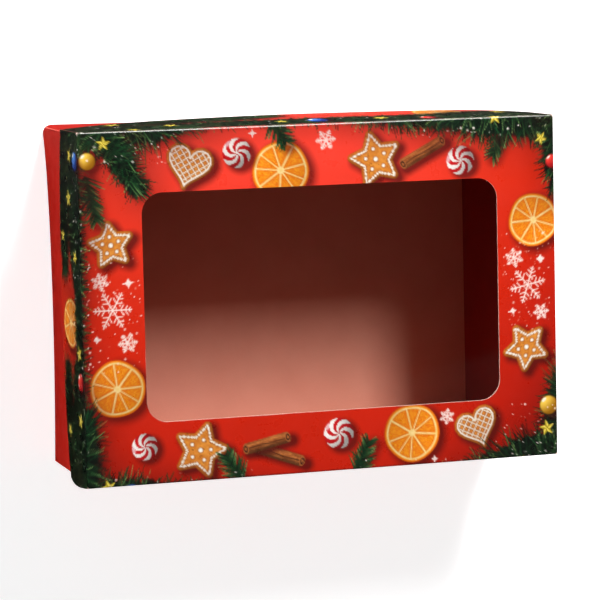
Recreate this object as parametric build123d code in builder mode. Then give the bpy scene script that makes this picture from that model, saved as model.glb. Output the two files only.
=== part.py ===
from build123d import *
import os
from math import acos, cos, sin

os.makedirs("parts", exist_ok=True)

# A two-piece gift box of thin coated card: a lid with a film window over a base tray.
# Each half is one folded blank, and a node here is one panel of it, from crease to crease.
# X runs along the box, Y across it and Z up. The origin is the middle of the underside.

# The box closed, over the outsides of the lid
card = 0.5
lid_length = 210.0
lid_width = 148.0
lid_depth = 31.0
box_height = 71.0
crease_radius = 0.4

# The window in the lid's top panel and the film glued behind it
window_end_border = 26.5
window_side_border = 26.0
window_corner_radius = 9.0
film_thickness = 0.2
film_lap = 9.0
film_corner_radius = 2.0
film_glue_thickness = 0.1
film_glue_width = 4.0
film_glue_setback = 2.5

# The lid's skirts bulge outwards along their free edges, and stay straight at the crease
long_skirt_bow = 2.8
end_skirt_bow = 1.5
bow_power = 3.4
bow_point_shares = (0.0, 0.04, 0.12, 0.28, 0.5, 0.72, 0.88, 0.96, 1.0)

# The lid's corner ears, folded from the long skirts and glued behind the end skirts
lid_ear_length = 28.0
lid_ear_taper = 3.0
lid_ear_setback = 1.5
ear_glue_thickness = 0.1
ear_glue_margin = 6.0

# The base tray inside the lid, with its rolled-over ends
side_clearance = 0.7
end_clearance = 0.6
rim_width = 2.2
rim_drop = 0.3
rim_end_gap = 0.2
base_ear_length = 52.0
base_ear_taper = 4.0
base_ear_top_gap = 0.6

# The inner end panel hangs from the rim. It is cut longer than the tray is deep, so it leans
inner_end_spare = 1.05
inner_end_side_gap = 0.7
inner_end_corner_cut = 3.0
fold_gap = 0.1
foot_gap = 0.1

# Heights that the pieces share
lid_underside = box_height - card
skirt_edge = box_height - lid_depth
rim_top = lid_underside - rim_drop
rim_underside = rim_top - card

# Plan sizes that follow from them
window_length = lid_length - 2 * window_end_border
window_width = lid_width - 2 * window_side_border
skirt_inner_end = lid_length / 2 - card
skirt_inner_side = lid_width / 2 - card
lid_ear_outer = skirt_inner_end - ear_glue_thickness
base_half_length = lid_ear_outer - card - end_clearance
base_half_width = skirt_inner_side - side_clearance
tray_half_width = base_half_width - card

# Each side's direction, along which its panel runs with the outside on the left
ALONG = {"back": (1, 0, 0), "left": (0, 1, 0), "front": (-1, 0, 0), "right": (0, -1, 0)}
TOWARDS = {"left": -1, "right": 1, "front": -1, "back": 1}


def bulge_at(share, bow):
    """How far a skirt's free edge stands out, at a share of its length from one corner."""
    return bow * (1 - abs(1 - 2 * share) ** bow_power)


def skirt_section(side, height, half_length, outer, thickness, bow):
    """A level slice of a skirt: a strip along one side, its outer face at outer plus the bulge."""
    level = Plane(origin=(0, 0, height), x_dir=ALONG[side], z_dir=(0, 0, 1))
    line = [((2 * s - 1) * half_length, outer + bulge_at(s, bow)) for s in bow_point_shares]
    inner_line = [(x, y - thickness) for x, y in line]
    with BuildSketch(level) as section:
        with BuildLine():
            Spline(*line)
            Line(line[-1], inner_line[-1])
            Spline(*reversed(inner_line))
            Line(inner_line[0], line[0])
        make_face()
    return section.sketch


def skirt_sections(side, half_length, outer, thickness, bow):
    """The straight slice at the crease and the bulging one at the free edge."""
    crease = skirt_section(side, lid_underside, half_length, outer, thickness, 0)
    edge = skirt_section(side, skirt_edge, half_length, outer, thickness, bow)
    return [crease, edge]


# Lid: the top panel with its window
with BuildPart() as lid_top_panel:
    with BuildSketch(Plane.XY.offset(lid_underside)):
        Rectangle(lid_length, lid_width)
    extrude(amount=card)
    fillet(lid_top_panel.faces().sort_by(Axis.Z)[-1].edges(), crease_radius)
    with BuildSketch(Plane.XY.offset(lid_underside)):
        RectangleRounded(window_length, window_width, window_corner_radius)
    extrude(amount=card, mode=Mode.SUBTRACT)
lid_top_panel.part.label = "lid_top_panel"
export_step(lid_top_panel.part, "parts/lid_top_panel.step")


# Lid: the four skirts. The end skirts cover the corners, and the long ones stop behind them
SKIRTS = {
    "front": (skirt_inner_end, lid_width / 2, long_skirt_bow),
    "back": (skirt_inner_end, lid_width / 2, long_skirt_bow),
    "left": (lid_width / 2, lid_length / 2, end_skirt_bow),
    "right": (lid_width / 2, lid_length / 2, end_skirt_bow),
}
for side, (half_length, outer, bow) in SKIRTS.items():
    with BuildPart() as lid_skirt:
        loft(sections=skirt_sections(side, half_length, outer, card, bow), ruled=True)
    lid_skirt.part.label = f"lid_skirt_{side}"
    export_step(lid_skirt.part, f"parts/{lid_skirt.part.label}.step")


# Lid: the four corner ears, which follow the bulge of the end skirts that they are glued to
ear_root = skirt_inner_side
ear_tip = ear_root - lid_ear_length
ear_low = skirt_edge + lid_ear_setback
for end in ("left", "right"):
    for side in ("front", "back"):
        hand = TOWARDS[side]
        with BuildPart() as lid_ear:
            loft(
                sections=skirt_sections(end, lid_width / 2, lid_ear_outer, card, end_skirt_bow),
                ruled=True,
            )
            with BuildSketch(Plane.YZ):
                with BuildLine():
                    Polyline(
                        (hand * ear_root, lid_underside),
                        (hand * ear_tip, lid_underside - lid_ear_taper),
                        (hand * ear_tip, ear_low + lid_ear_taper),
                        (hand * ear_root, ear_low),
                        close=True,
                    )
                make_face()
            extrude(amount=lid_length, both=True, mode=Mode.INTERSECT)
        lid_ear.part.label = f"lid_ear_{side}_{end}"
        export_step(lid_ear.part, f"parts/{lid_ear.part.label}.step")


# Lid: the glue between each ear and its end skirt
with BuildPart() as lid_ear_glue:
    for end in ("left", "right"):
        loft(
            sections=skirt_sections(
                end, lid_width / 2, skirt_inner_end, ear_glue_thickness, end_skirt_bow
            ),
            ruled=True,
        )
    with BuildSketch(Plane.YZ):
        with Locations(
            (-(ear_root + ear_tip) / 2, (lid_underside + ear_low) / 2),
            ((ear_root + ear_tip) / 2, (lid_underside + ear_low) / 2),
        ):
            Rectangle(
                lid_ear_length - 2 * ear_glue_margin,
                lid_underside - ear_low - 2 * ear_glue_margin,
            )
    extrude(amount=lid_length, both=True, mode=Mode.INTERSECT)
lid_ear_glue.part.label = "lid_ear_glue"
export_step(lid_ear_glue.part, "parts/lid_ear_glue.step")


# Lid: the ring of glue that holds the film
glue_inner = 2 * film_glue_setback
glue_outer = glue_inner + 2 * film_glue_width
with BuildPart() as film_glue_line:
    with BuildSketch(Plane.XY.offset(lid_underside - film_glue_thickness)):
        RectangleRounded(
            window_length + glue_outer,
            window_width + glue_outer,
            window_corner_radius + film_glue_setback + film_glue_width,
        )
        RectangleRounded(
            window_length + glue_inner,
            window_width + glue_inner,
            window_corner_radius + film_glue_setback,
            mode=Mode.SUBTRACT,
        )
    extrude(amount=film_glue_thickness)
film_glue_line.part.label = "film_glue_line"
export_step(film_glue_line.part, "parts/film_glue_line.step")


# Lid: the clear film behind the window
with BuildPart() as window_film:
    with BuildSketch(Plane.XY.offset(lid_underside - film_glue_thickness - film_thickness)):
        RectangleRounded(
            window_length + 2 * film_lap, window_width + 2 * film_lap, film_corner_radius
        )
    extrude(amount=film_thickness)
window_film.part.label = "window_film"
export_step(window_film.part, "parts/window_film.step")


# Base: the floor, with rounded creases underneath
with BuildPart() as base_floor:
    with BuildSketch():
        Rectangle(2 * base_half_length, 2 * base_half_width)
    extrude(amount=card)
    fillet(base_floor.faces().sort_by(Axis.Z)[0].edges(), crease_radius)
base_floor.part.label = "base_floor"
export_step(base_floor.part, "parts/base_floor.step")


# Base: the two long walls, which carry the lid
for side in ("front", "back"):
    with BuildPart() as base_wall:
        with BuildSketch(Plane.XY.offset(card)):
            with Locations((0, TOWARDS[side] * (base_half_width - card / 2))):
                Rectangle(2 * (base_half_length - card), card)
        extrude(amount=lid_underside - card)
    base_wall.part.label = f"base_wall_{side}"
    export_step(base_wall.part, f"parts/{base_wall.part.label}.step")


# Base: at each end the outer panel, the strip across its rim and the inner panel
panel_drop = rim_underside - card - foot_gap
panel_length = panel_drop + inner_end_spare
lean = acos(panel_drop / panel_length)
panel_half_width = tray_half_width - inner_end_side_gap
for end in ("left", "right"):
    hand = TOWARDS[end]
    with BuildPart() as base_end:
        with BuildSketch(Plane.XY.offset(card)):
            with Locations((hand * (base_half_length - card / 2), 0)):
                Rectangle(card, 2 * base_half_width)
        extrude(amount=rim_underside - card)
    base_end.part.label = f"base_end_{end}"
    export_step(base_end.part, f"parts/{base_end.part.label}.step")

    with BuildPart() as base_rim:
        with BuildSketch(Plane.XY.offset(rim_underside)):
            with Locations((hand * (base_half_length - rim_width / 2), 0)):
                Rectangle(rim_width, 2 * (tray_half_width - rim_end_gap))
        extrude(amount=card)
        outer_edge = base_rim.edges().filter_by(Axis.Y).group_by(Axis.Z)[-1]
        fillet(outer_edge.sort_by(Axis.X)[0 if hand < 0 else -1], crease_radius)
    base_rim.part.label = f"base_rim_{end}"
    export_step(base_rim.part, f"parts/{base_rim.part.label}.step")

    fold_line = Vector(hand * (base_half_length - rim_width), 0, rim_underside)
    panel_plane = Plane(
        origin=fold_line, x_dir=(0, hand, 0), z_dir=(-hand * cos(lean), 0, sin(lean))
    )
    with BuildPart() as inner_end:
        with BuildSketch(panel_plane):
            with BuildLine():
                Polyline(
                    (-panel_half_width, fold_gap),
                    (panel_half_width, fold_gap),
                    (panel_half_width, panel_length - inner_end_corner_cut),
                    (panel_half_width - inner_end_corner_cut, panel_length),
                    (inner_end_corner_cut - panel_half_width, panel_length),
                    (-panel_half_width, panel_length - inner_end_corner_cut),
                    close=True,
                )
            make_face()
        extrude(amount=card)
    inner_end.part.label = f"inner_end_{end}"
    export_step(inner_end.part, f"parts/{inner_end.part.label}.step")


# Base: the four corner ears, folded from the long walls and caught inside the ends
base_ear_top = rim_underside - base_ear_top_gap
base_ear_tip = tray_half_width - base_ear_length
for end in ("left", "right"):
    for side in ("front", "back"):
        hand = TOWARDS[side]
        ear_plane = Plane.YZ.offset(TOWARDS[end] * (base_half_length - card))
        with BuildPart() as base_ear:
            with BuildSketch(ear_plane):
                with BuildLine():
                    Polyline(
                        (hand * tray_half_width, base_ear_top),
                        (hand * base_ear_tip, base_ear_top - base_ear_taper),
                        (hand * base_ear_tip, card + base_ear_taper),
                        (hand * tray_half_width, card),
                        close=True,
                    )
                make_face()
            extrude(amount=-TOWARDS[end] * card)
        base_ear.part.label = f"base_ear_{side}_{end}"
        export_step(base_ear.part, f"parts/{base_ear.part.label}.step")
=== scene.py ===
import math
from math import pi

import bmesh
import bpy
import numpy as np
from mathutils import Euler, Matrix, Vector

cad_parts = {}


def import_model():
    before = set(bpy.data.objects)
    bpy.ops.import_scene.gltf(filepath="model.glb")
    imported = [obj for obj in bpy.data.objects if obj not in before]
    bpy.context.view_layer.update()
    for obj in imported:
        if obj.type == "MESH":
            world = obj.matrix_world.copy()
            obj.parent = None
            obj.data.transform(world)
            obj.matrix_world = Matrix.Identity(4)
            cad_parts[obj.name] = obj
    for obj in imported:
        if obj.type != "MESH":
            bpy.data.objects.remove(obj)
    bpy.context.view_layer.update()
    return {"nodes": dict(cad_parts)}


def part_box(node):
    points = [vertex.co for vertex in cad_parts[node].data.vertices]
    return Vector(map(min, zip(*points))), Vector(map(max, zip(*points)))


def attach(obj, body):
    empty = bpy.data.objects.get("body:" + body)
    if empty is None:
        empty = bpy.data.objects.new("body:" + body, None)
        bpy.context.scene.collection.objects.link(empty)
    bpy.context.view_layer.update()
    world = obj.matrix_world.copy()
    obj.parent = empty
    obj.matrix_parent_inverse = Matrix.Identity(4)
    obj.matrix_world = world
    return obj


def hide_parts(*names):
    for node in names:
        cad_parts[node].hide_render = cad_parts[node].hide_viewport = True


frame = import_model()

# The row frame is in metres: X along the box, Y across it, Z up out of the window.
# The box's shapes are worked out in millimetres, and scaled by MM when its meshes are made.
MM = 0.001
SKIRT_STEP = 0.4
PANEL_STEP = 0.47


def box_mm(node):
    """A CAD node's lowest and highest corner in millimetres."""
    low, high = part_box(node)
    return np.array(low) / MM, np.array(high) / MM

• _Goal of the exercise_
Each line from the one holding "obj.parent = empty" to the one holding "frame = import_model()", those two included, is to be transcribed exactly, and no other line.

• _Task output_
    obj.parent = empty
    obj.matrix_parent_inverse = Matrix.Identity(4)
    obj.matrix_world = world
    return obj


def hide_parts(*names):
    for node in names:
        cad_parts[node].hide_render = cad_parts[node].hide_viewport = True


frame = import_model()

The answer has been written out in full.